## WHAT IS BEING ASKED
Every record here should be printed again exactly.
____ PROVIDED DATA
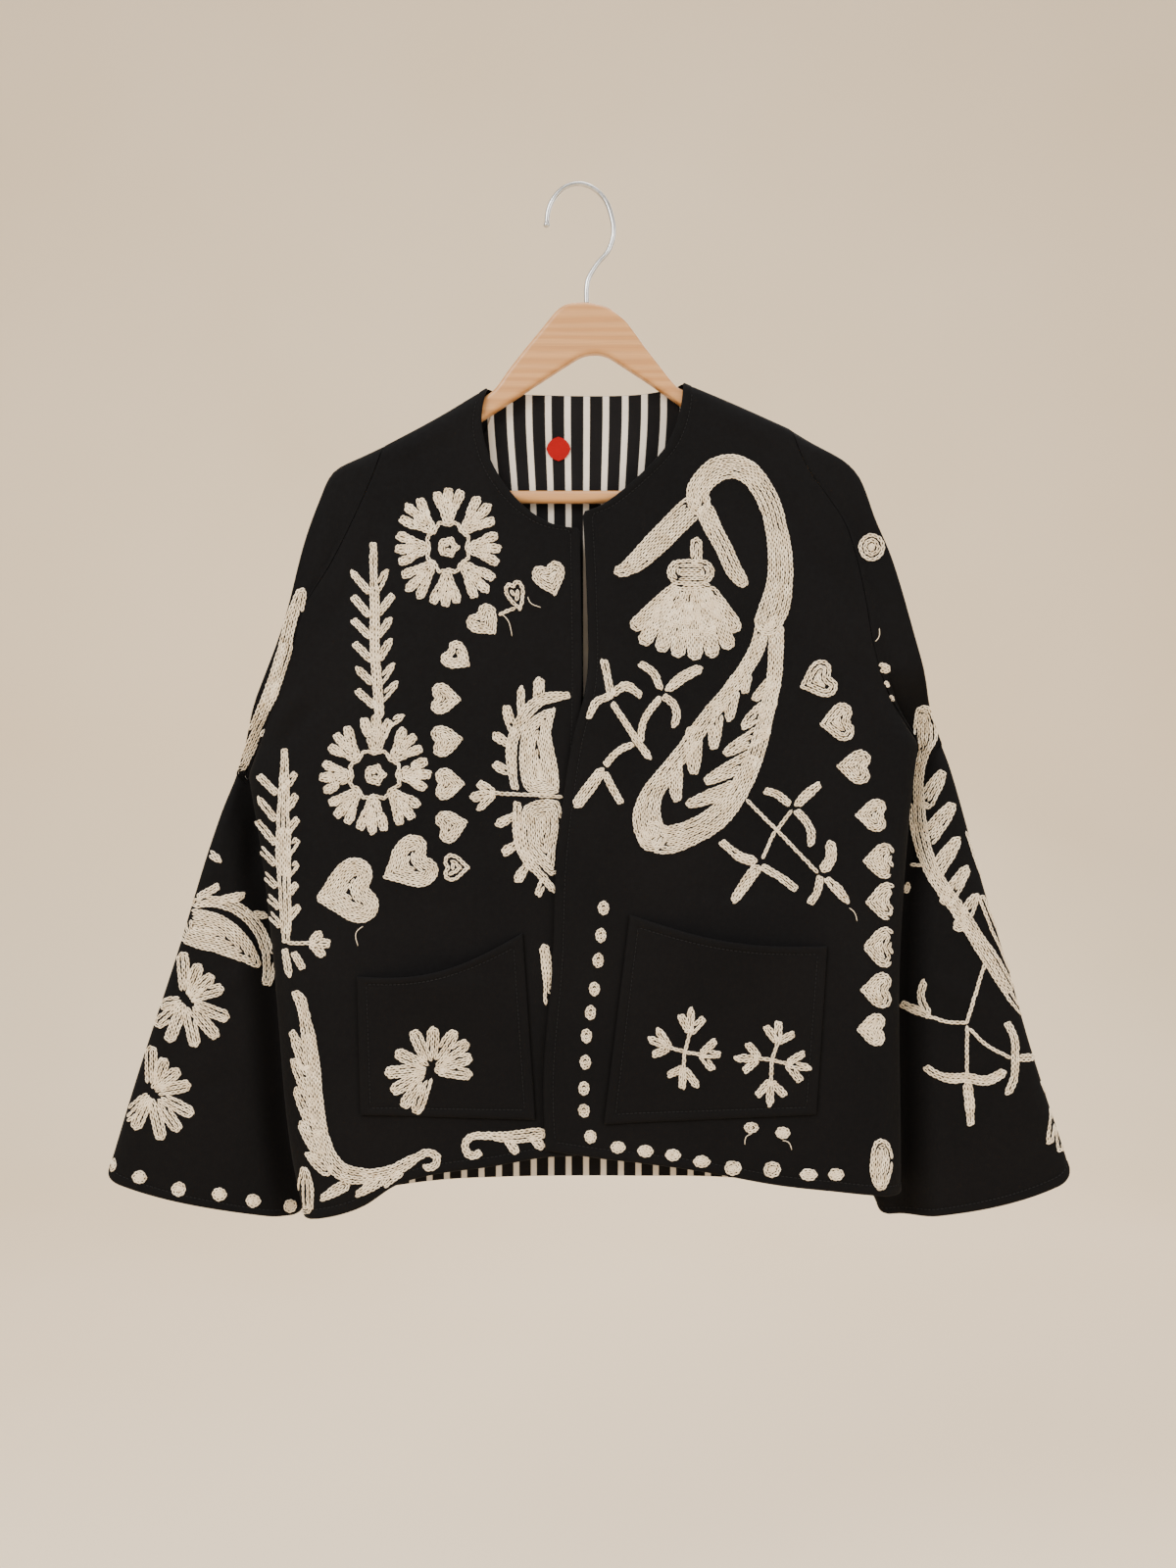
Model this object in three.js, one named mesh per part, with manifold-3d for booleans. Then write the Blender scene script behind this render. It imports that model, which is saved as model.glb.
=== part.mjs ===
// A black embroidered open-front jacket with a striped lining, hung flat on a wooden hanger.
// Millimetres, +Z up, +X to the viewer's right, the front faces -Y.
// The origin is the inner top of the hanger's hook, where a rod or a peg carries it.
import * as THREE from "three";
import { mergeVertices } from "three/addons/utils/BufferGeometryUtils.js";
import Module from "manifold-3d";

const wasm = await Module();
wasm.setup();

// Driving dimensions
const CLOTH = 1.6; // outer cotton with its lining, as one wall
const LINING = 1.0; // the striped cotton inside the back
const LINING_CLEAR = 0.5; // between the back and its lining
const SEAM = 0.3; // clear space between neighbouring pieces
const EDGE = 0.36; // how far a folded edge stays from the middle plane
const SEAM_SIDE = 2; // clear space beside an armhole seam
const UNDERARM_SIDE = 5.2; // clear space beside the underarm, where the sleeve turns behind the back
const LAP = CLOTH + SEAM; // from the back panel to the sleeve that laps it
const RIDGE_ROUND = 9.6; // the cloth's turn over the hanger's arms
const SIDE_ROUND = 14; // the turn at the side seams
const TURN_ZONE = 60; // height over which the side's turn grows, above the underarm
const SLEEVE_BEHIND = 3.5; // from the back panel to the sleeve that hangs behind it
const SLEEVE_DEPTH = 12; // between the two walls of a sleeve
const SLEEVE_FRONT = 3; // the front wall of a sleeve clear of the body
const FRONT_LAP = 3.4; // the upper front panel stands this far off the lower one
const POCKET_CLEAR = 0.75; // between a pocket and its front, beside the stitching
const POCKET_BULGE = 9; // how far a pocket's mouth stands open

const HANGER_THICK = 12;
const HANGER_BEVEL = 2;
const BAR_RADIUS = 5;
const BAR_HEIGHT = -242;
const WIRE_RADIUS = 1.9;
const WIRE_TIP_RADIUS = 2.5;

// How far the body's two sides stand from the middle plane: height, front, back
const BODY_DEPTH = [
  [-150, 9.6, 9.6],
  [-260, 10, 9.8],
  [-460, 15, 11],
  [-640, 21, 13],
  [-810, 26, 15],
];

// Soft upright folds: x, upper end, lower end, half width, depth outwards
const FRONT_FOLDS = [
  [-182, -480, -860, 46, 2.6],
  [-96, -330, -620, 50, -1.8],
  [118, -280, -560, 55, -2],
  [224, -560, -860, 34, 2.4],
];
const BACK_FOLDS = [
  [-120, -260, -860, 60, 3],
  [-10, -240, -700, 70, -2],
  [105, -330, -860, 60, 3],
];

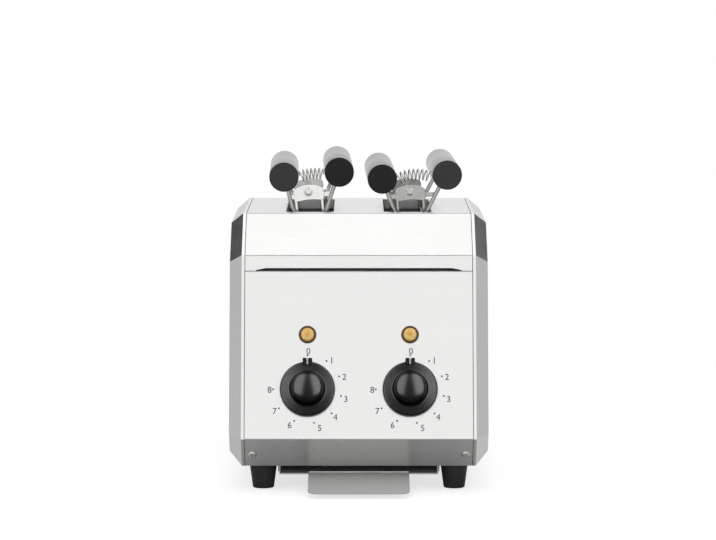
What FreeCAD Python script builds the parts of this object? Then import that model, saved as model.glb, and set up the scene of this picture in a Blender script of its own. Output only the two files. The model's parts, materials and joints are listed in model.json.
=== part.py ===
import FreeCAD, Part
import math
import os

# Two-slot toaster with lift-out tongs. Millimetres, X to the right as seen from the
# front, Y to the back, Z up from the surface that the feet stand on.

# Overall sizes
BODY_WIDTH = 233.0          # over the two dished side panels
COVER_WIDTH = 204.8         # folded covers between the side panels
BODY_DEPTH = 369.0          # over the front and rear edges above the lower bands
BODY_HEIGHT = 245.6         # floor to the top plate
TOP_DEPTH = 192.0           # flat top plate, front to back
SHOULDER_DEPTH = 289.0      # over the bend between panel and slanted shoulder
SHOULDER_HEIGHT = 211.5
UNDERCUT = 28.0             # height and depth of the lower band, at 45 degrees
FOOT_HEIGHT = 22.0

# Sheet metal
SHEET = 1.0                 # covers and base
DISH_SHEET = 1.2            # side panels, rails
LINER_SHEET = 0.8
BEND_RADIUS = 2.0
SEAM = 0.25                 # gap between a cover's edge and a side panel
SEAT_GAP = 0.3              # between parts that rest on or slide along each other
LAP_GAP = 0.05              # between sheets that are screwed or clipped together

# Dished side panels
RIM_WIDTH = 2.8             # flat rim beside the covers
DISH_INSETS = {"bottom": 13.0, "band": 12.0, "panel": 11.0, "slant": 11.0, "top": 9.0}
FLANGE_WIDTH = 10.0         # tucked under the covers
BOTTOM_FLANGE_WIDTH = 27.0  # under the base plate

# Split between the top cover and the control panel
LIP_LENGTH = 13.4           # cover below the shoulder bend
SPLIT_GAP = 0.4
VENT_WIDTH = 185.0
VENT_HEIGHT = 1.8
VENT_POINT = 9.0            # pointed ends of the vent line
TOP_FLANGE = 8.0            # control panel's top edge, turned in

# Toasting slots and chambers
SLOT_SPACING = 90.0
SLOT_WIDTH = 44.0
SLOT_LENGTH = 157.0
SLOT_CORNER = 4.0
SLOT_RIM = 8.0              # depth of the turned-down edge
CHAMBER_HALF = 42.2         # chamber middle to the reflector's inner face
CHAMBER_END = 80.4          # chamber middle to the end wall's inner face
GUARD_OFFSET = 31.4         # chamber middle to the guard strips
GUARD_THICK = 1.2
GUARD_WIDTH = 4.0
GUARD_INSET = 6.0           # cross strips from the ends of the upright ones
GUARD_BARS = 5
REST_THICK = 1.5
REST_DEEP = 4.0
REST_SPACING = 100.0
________
## RESPONSE
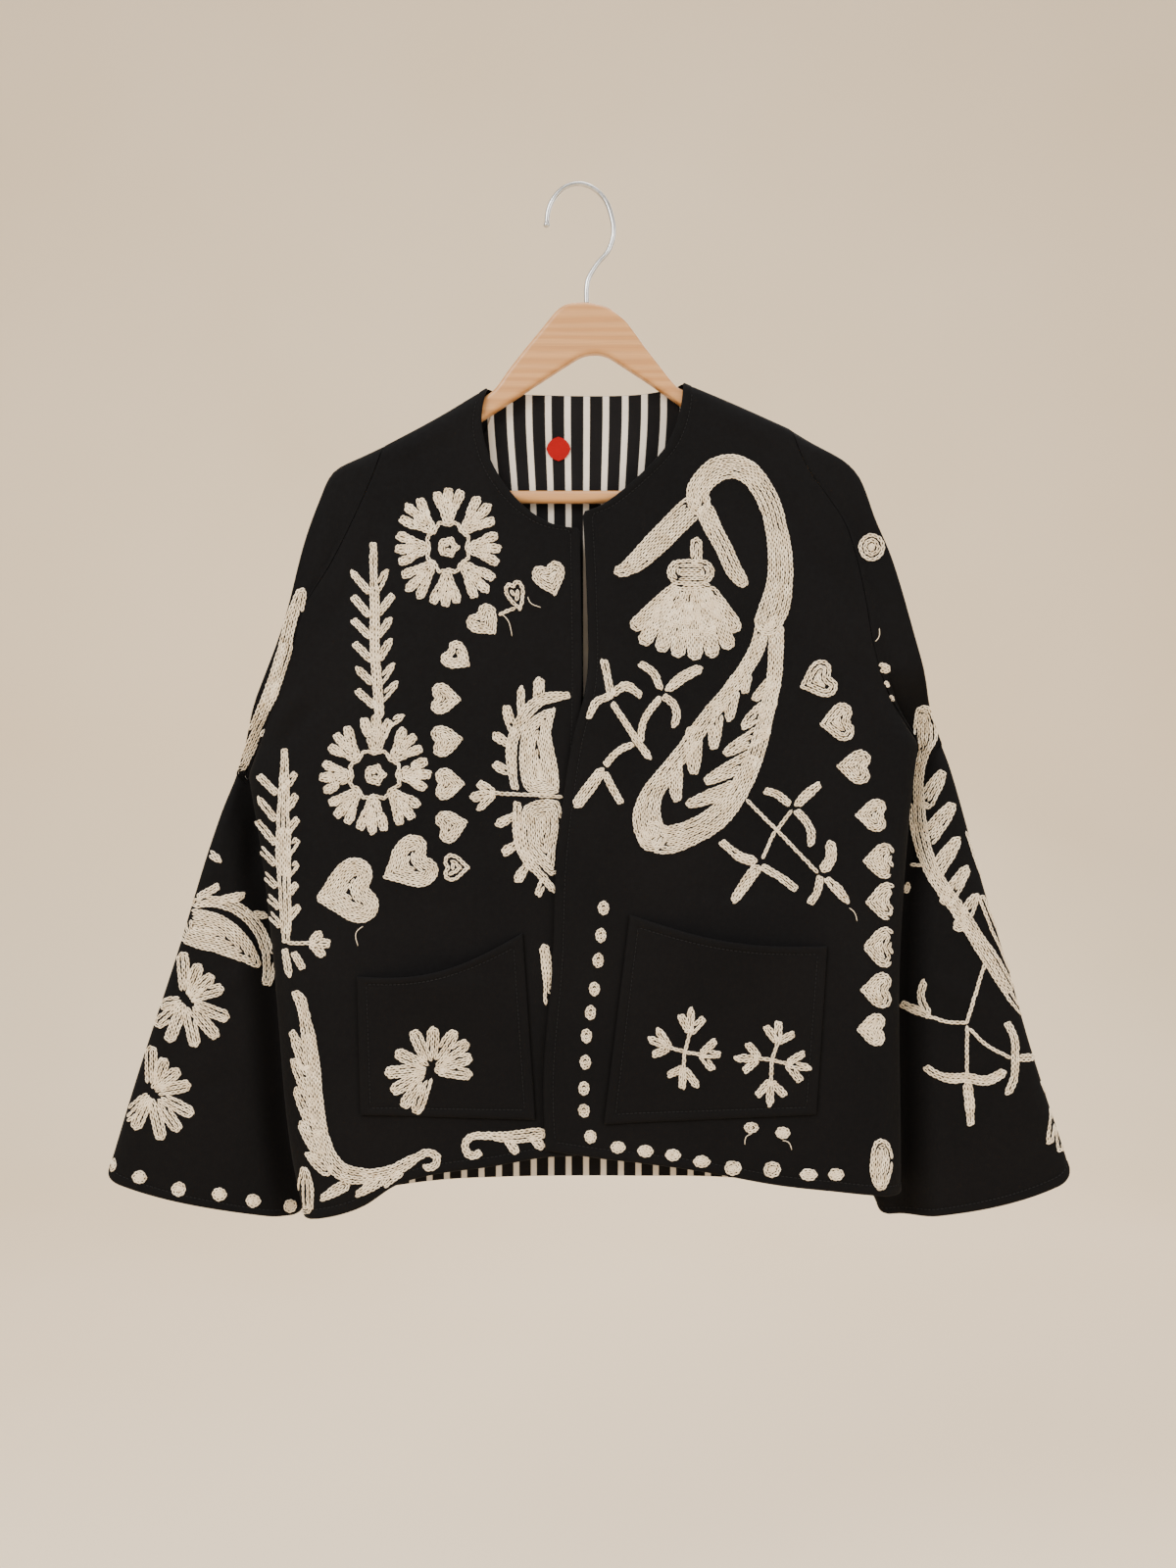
Model this object in three.js, one named mesh per part, with manifold-3d for booleans. Then write the Blender scene script behind this render. It imports that model, which is saved as model.glb.
=== part.mjs ===
// A black embroidered open-front jacket with a striped lining, hung flat on a wooden hanger.
// Millimetres, +Z up, +X to the viewer's right, the front faces -Y.
// The origin is the inner top of the hanger's hook, where a rod or a peg carries it.
import * as THREE from "three";
import { mergeVertices } from "three/addons/utils/BufferGeometryUtils.js";
import Module from "manifold-3d";

const wasm = await Module();
wasm.setup();

// Driving dimensions
const CLOTH = 1.6; // outer cotton with its lining, as one wall
const LINING = 1.0; // the striped cotton inside the back
const LINING_CLEAR = 0.5; // between the back and its lining
const SEAM = 0.3; // clear space between neighbouring pieces
const EDGE = 0.36; // how far a folded edge stays from the middle plane
const SEAM_SIDE = 2; // clear space beside an armhole seam
const UNDERARM_SIDE = 5.2; // clear space beside the underarm, where the sleeve turns behind the back
const LAP = CLOTH + SEAM; // from the back panel to the sleeve that laps it
const RIDGE_ROUND = 9.6; // the cloth's turn over the hanger's arms
const SIDE_ROUND = 14; // the turn at the side seams
const TURN_ZONE = 60; // height over which the side's turn grows, above the underarm
const SLEEVE_BEHIND = 3.5; // from the back panel to the sleeve that hangs behind it
const SLEEVE_DEPTH = 12; // between the two walls of a sleeve
const SLEEVE_FRONT = 3; // the front wall of a sleeve clear of the body
const FRONT_LAP = 3.4; // the upper front panel stands this far off the lower one
const POCKET_CLEAR = 0.75; // between a pocket and its front, beside the stitching
const POCKET_BULGE = 9; // how far a pocket's mouth stands open

const HANGER_THICK = 12;
const HANGER_BEVEL = 2;
const BAR_RADIUS = 5;
const BAR_HEIGHT = -242;
const WIRE_RADIUS = 1.9;
const WIRE_TIP_RADIUS = 2.5;

// How far the body's two sides stand from the middle plane: height, front, back
const BODY_DEPTH = [
  [-150, 9.6, 9.6],
  [-260, 10, 9.8],
  [-460, 15, 11],
  [-640, 21, 13],
  [-810, 26, 15],
];

// Soft upright folds: x, upper end, lower end, half width, depth outwards
const FRONT_FOLDS = [
  [-182, -480, -860, 46, 2.6],
  [-96, -330, -620, 50, -1.8],
  [118, -280, -560, 55, -2],
  [224, -560, -860, 34, 2.4],
];
const BACK_FOLDS = [
  [-120, -260, -860, 60, 3],
  [-10, -240, -700, 70, -2],
  [105, -330, -860, 60, 3],
];

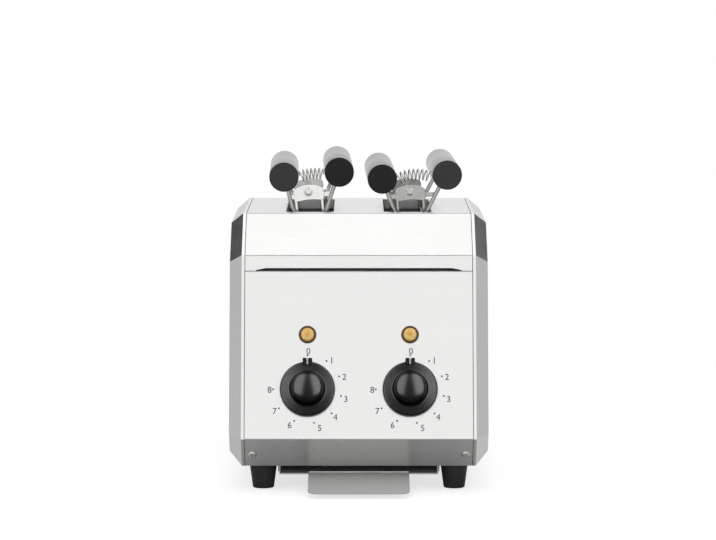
What FreeCAD Python script builds the parts of this object? Then import that model, saved as model.glb, and set up the scene of this picture in a Blender script of its own. Output only the two files. The model's parts, materials and joints are listed in model.json.
=== part.py ===
import FreeCAD, Part
import math
import os

# Two-slot toaster with lift-out tongs. Millimetres, X to the right as seen from the
# front, Y to the back, Z up from the surface that the feet stand on.

# Overall sizes
BODY_WIDTH = 233.0          # over the two dished side panels
COVER_WIDTH = 204.8         # folded covers between the side panels
BODY_DEPTH = 369.0          # over the front and rear edges above the lower bands
BODY_HEIGHT = 245.6         # floor to the top plate
TOP_DEPTH = 192.0           # flat top plate, front to back
SHOULDER_DEPTH = 289.0      # over the bend between panel and slanted shoulder
SHOULDER_HEIGHT = 211.5
UNDERCUT = 28.0             # height and depth of the lower band, at 45 degrees
FOOT_HEIGHT = 22.0

# Sheet metal
SHEET = 1.0                 # covers and base
DISH_SHEET = 1.2            # side panels, rails
LINER_SHEET = 0.8
BEND_RADIUS = 2.0
SEAM = 0.25                 # gap between a cover's edge and a side panel
SEAT_GAP = 0.3              # between parts that rest on or slide along each other
LAP_GAP = 0.05              # between sheets that are screwed or clipped together

# Dished side panels
RIM_WIDTH = 2.8             # flat rim beside the covers
DISH_INSETS = {"bottom": 13.0, "band": 12.0, "panel": 11.0, "slant": 11.0, "top": 9.0}
FLANGE_WIDTH = 10.0         # tucked under the covers
BOTTOM_FLANGE_WIDTH = 27.0  # under the base plate

# Split between the top cover and the control panel
LIP_LENGTH = 13.4           # cover below the shoulder bend
SPLIT_GAP = 0.4
VENT_WIDTH = 185.0
VENT_HEIGHT = 1.8
VENT_POINT = 9.0            # pointed ends of the vent line
TOP_FLANGE = 8.0            # control panel's top edge, turned in

# Toasting slots and chambers
SLOT_SPACING = 90.0
SLOT_WIDTH = 44.0
SLOT_LENGTH = 157.0
SLOT_CORNER = 4.0
SLOT_RIM = 8.0              # depth of the turned-down edge
CHAMBER_HALF = 42.2         # chamber middle to the reflector's inner face
CHAMBER_END = 80.4          # chamber middle to the end wall's inner face
GUARD_OFFSET = 31.4         # chamber middle to the guard strips
GUARD_THICK = 1.2
GUARD_WIDTH = 4.0
GUARD_INSET = 6.0           # cross strips from the ends of the upright ones
GUARD_BARS = 5
REST_THICK = 1.5
REST_DEEP = 4.0
REST_SPACING = 100.0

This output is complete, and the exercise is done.